OBJECTIVE: Reproduce the data exactly.

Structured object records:

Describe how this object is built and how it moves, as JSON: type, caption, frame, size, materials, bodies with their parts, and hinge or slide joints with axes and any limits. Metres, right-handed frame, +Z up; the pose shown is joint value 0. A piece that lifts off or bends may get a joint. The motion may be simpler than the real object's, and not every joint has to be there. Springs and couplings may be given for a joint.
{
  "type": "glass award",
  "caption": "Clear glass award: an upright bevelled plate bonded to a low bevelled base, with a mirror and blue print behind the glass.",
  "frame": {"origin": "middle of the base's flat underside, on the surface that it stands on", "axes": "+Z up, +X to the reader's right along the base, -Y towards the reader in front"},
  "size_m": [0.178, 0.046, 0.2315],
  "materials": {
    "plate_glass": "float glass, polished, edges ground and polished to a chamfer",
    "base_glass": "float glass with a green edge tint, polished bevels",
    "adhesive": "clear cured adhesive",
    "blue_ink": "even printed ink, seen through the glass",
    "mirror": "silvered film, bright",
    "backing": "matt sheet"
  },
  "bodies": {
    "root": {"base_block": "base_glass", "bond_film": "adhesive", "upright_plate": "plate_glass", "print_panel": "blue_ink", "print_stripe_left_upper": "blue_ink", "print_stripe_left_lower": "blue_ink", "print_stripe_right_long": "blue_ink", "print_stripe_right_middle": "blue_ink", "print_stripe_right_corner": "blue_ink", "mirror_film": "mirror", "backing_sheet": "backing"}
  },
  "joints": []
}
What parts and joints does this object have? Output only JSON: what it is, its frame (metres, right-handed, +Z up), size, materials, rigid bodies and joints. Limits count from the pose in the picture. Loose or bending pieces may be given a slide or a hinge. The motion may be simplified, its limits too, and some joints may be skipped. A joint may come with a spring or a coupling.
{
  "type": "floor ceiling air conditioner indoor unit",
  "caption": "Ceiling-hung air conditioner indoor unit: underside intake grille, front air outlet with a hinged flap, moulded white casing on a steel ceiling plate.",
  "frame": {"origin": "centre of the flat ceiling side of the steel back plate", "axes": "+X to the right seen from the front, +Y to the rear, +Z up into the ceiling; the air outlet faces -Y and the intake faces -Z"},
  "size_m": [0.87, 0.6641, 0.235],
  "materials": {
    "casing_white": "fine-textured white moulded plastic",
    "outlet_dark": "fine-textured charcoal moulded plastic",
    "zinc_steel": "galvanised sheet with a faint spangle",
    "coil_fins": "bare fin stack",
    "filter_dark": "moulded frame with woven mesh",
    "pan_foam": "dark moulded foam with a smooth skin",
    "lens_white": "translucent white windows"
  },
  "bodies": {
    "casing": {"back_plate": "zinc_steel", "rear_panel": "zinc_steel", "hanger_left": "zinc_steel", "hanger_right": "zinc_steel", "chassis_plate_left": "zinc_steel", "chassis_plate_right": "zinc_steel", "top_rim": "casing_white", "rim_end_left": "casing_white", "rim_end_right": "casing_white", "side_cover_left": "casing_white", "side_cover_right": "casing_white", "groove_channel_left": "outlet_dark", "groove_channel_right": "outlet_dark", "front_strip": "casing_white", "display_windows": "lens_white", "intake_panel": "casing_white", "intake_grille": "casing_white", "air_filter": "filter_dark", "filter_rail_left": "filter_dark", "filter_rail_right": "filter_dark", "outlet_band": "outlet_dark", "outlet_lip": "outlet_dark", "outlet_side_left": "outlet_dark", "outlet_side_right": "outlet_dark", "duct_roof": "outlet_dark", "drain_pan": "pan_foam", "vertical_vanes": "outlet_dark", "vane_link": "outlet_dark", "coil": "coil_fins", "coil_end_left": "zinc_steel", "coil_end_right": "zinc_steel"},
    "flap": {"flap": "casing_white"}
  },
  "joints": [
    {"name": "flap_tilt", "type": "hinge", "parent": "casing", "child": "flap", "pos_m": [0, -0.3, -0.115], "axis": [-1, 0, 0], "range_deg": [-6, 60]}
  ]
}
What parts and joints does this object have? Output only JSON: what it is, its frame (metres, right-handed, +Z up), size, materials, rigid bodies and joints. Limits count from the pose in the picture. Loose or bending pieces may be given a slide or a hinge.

SOLUTION TO THIS TASK:
Describe how this object is built and how it moves, as JSON: type, caption, frame, size, materials, bodies with their parts, and hinge or slide joints with axes and any limits. Metres, right-handed frame, +Z up; the pose shown is joint value 0. A piece that lifts off or bends may get a joint. The motion may be simpler than the real object's, and not every joint has to be there. Springs and couplings may be given for a joint.
{
  "type": "glass award",
  "caption": "Clear glass award: an upright bevelled plate bonded to a low bevelled base, with a mirror and blue print behind the glass.",
  "frame": {"origin": "middle of the base's flat underside, on the surface that it stands on", "axes": "+Z up, +X to the reader's right along the base, -Y towards the reader in front"},
  "size_m": [0.178, 0.046, 0.2315],
  "materials": {
    "plate_glass": "float glass, polished, edges ground and polished to a chamfer",
    "base_glass": "float glass with a green edge tint, polished bevels",
    "adhesive": "clear cured adhesive",
    "blue_ink": "even printed ink, seen through the glass",
    "mirror": "silvered film, bright",
    "backing": "matt sheet"
  },
  "bodies": {
    "root": {"base_block": "base_glass", "bond_film": "adhesive", "upright_plate": "plate_glass", "print_panel": "blue_ink", "print_stripe_left_upper": "blue_ink", "print_stripe_left_lower": "blue_ink", "print_stripe_right_long": "blue_ink", "print_stripe_right_middle": "blue_ink", "print_stripe_right_corner": "blue_ink", "mirror_film": "mirror", "backing_sheet": "backing"}
  },
  "joints": []
}
What parts and joints does this object have? Output only JSON: what it is, its frame (metres, right-handed, +Z up), size, materials, rigid bodies and joints. Limits count from the pose in the picture. Loose or bending pieces may be given a slide or a hinge. The motion may be simplified, its limits too, and some joints may be skipped. A joint may come with a spring or a coupling.
{
  "type": "floor ceiling air conditioner indoor unit",
  "caption": "Ceiling-hung air conditioner indoor unit: underside intake grille, front air outlet with a hinged flap, moulded white casing on a steel ceiling plate.",
  "frame": {"origin": "centre of the flat ceiling side of the steel back plate", "axes": "+X to the right seen from the front, +Y to the rear, +Z up into the ceiling; the air outlet faces -Y and the intake faces -Z"},
  "size_m": [0.87, 0.6641, 0.235],
  "materials": {
    "casing_white": "fine-textured white moulded plastic",
    "outlet_dark": "fine-textured charcoal moulded plastic",
    "zinc_steel": "galvanised sheet with a faint spangle",
    "coil_fins": "bare fin stack",
    "filter_dark": "moulded frame with woven mesh",
    "pan_foam": "dark moulded foam with a smooth skin",
    "lens_white": "translucent white windows"
  },
  "bodies": {
    "casing": {"back_plate": "zinc_steel", "rear_panel": "zinc_steel", "hanger_left": "zinc_steel", "hanger_right": "zinc_steel", "chassis_plate_left": "zinc_steel", "chassis_plate_right": "zinc_steel", "top_rim": "casing_white", "rim_end_left": "casing_white", "rim_end_right": "casing_white", "side_cover_left": "casing_white", "side_cover_right": "casing_white", "groove_channel_left": "outlet_dark", "groove_channel_right": "outlet_dark", "front_strip": "casing_white", "display_windows": "lens_white", "intake_panel": "casing_white", "intake_grille": "casing_white", "air_filter": "filter_dark", "filter_rail_left": "filter_dark", "filter_rail_right": "filter_dark", "outlet_band": "outlet_dark", "outlet_lip": "outlet_dark", "outlet_side_left": "outlet_dark", "outlet_side_right": "outlet_dark", "duct_roof": "outlet_dark", "drain_pan": "pan_foam", "vertical_vanes": "outlet_dark", "vane_link": "outlet_dark", "coil": "coil_fins", "coil_end_left": "zinc_steel", "coil_end_right": "zinc_steel"},
    "flap": {"flap": "casing_white"}
  },
  "joints": [
    {"name": "flap_tilt", "type": "hinge", "parent": "casing", "child": "flap", "pos_m": [0, -0.3, -0.115], "axis": [-1, 0, 0], "range_deg": [-6, 60]}
  ]
}
What parts and joints does this object have? Output only JSON: what it is, its frame (metres, right-handed, +Z up), size, materials, rigid bodies and joints. Limits count from the pose in the picture. Loose or bending pieces may be given a slide or a hinge.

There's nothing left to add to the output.